**Exercise aim:**
Nothing but the lines from the one containing "extrude(amount=EYE_THICKNESS, mode=Mode.SUBTRACT)" down to the one containing "zip(*points))), Vector(map(max, zip(*points)))", both included, should be echoed, and each exactly as it stands.

**Supplied material:**

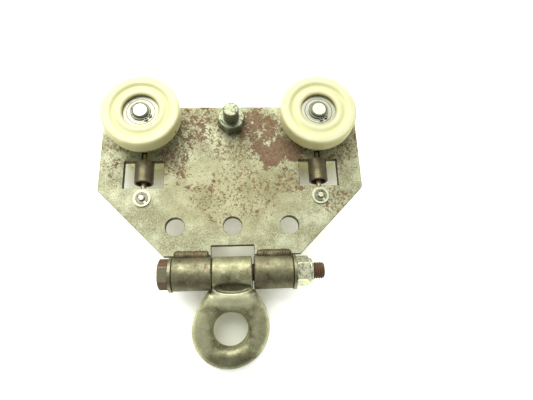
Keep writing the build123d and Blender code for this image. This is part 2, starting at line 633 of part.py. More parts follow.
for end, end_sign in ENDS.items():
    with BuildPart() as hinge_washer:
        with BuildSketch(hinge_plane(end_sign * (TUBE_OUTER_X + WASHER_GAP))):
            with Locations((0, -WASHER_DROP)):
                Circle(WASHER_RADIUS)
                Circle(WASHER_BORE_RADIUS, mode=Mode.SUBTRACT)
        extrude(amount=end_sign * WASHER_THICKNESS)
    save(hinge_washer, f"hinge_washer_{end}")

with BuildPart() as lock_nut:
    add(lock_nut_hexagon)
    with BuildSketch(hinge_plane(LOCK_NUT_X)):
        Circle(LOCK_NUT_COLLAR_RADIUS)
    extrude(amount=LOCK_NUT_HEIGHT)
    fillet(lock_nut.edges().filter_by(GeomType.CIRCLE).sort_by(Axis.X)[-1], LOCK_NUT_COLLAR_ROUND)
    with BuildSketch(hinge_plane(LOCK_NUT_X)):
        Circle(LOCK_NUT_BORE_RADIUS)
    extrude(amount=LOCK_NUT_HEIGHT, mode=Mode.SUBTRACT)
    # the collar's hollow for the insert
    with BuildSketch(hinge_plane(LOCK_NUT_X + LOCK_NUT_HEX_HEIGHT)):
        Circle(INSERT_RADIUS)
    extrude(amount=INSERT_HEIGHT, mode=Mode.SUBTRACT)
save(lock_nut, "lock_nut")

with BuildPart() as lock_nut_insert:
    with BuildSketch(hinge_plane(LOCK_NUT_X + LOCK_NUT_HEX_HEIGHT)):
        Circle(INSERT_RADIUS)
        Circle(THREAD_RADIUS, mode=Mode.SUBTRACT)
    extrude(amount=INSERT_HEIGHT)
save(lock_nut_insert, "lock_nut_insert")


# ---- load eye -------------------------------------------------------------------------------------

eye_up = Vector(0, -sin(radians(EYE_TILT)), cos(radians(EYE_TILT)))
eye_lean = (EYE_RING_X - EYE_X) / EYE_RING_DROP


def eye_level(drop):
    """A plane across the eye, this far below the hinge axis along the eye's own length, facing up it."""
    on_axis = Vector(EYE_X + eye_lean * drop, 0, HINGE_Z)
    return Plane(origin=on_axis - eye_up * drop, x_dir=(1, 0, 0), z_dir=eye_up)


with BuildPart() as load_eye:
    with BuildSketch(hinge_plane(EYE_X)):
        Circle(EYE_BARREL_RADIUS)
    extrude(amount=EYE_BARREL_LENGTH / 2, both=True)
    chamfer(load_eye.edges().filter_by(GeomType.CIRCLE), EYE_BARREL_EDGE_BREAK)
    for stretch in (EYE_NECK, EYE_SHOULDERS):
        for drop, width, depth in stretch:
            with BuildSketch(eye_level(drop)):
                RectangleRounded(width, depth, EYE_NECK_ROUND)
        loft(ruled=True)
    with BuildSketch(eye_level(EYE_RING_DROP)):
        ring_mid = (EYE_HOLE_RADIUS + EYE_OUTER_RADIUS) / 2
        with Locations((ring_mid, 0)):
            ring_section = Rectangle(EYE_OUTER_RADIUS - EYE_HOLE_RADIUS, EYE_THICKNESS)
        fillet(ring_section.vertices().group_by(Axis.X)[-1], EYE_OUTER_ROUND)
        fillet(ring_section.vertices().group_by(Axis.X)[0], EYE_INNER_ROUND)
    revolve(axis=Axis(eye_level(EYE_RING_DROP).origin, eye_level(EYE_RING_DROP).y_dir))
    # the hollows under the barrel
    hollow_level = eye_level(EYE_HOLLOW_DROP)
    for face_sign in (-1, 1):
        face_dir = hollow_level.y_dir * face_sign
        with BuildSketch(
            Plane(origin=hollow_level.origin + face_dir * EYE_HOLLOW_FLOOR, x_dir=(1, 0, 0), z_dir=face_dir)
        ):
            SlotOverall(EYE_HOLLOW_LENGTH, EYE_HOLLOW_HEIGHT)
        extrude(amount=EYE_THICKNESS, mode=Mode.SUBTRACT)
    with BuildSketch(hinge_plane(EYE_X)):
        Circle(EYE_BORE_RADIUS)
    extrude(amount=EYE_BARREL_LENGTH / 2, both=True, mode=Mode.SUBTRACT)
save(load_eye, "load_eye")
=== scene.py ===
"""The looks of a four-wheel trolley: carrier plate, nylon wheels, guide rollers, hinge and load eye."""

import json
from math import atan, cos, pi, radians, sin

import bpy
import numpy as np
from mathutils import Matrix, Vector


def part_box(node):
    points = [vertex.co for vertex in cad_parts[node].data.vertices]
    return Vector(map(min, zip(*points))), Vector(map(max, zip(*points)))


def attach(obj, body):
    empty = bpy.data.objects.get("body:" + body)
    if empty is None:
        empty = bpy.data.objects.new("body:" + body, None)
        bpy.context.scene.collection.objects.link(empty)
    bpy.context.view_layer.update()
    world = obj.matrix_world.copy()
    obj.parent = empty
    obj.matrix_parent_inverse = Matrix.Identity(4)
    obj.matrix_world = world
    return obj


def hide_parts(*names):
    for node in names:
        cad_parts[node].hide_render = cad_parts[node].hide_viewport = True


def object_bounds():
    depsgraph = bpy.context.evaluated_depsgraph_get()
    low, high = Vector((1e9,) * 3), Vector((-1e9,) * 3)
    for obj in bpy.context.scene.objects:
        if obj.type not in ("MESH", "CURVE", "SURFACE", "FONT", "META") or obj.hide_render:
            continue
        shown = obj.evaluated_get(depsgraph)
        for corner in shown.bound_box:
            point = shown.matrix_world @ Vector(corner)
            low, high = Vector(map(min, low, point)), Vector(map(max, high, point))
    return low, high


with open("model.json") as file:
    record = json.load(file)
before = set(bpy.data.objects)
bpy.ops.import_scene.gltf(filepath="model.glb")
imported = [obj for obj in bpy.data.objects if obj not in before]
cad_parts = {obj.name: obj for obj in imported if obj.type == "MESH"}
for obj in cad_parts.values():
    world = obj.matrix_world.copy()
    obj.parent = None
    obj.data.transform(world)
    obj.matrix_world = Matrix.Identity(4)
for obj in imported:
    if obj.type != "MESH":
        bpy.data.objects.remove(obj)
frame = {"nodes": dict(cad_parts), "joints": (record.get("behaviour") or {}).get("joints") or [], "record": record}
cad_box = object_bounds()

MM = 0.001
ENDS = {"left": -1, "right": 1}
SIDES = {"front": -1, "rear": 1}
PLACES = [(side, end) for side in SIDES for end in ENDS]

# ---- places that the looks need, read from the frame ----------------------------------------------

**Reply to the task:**
        extrude(amount=EYE_THICKNESS, mode=Mode.SUBTRACT)
    with BuildSketch(hinge_plane(EYE_X)):
        Circle(EYE_BORE_RADIUS)
    extrude(amount=EYE_BARREL_LENGTH / 2, both=True, mode=Mode.SUBTRACT)
save(load_eye, "load_eye")
=== scene.py ===
"""The looks of a four-wheel trolley: carrier plate, nylon wheels, guide rollers, hinge and load eye."""

import json
from math import atan, cos, pi, radians, sin

import bpy
import numpy as np
from mathutils import Matrix, Vector


def part_box(node):
    points = [vertex.co for vertex in cad_parts[node].data.vertices]
    return Vector(map(min, zip(*points))), Vector(map(max, zip(*points)))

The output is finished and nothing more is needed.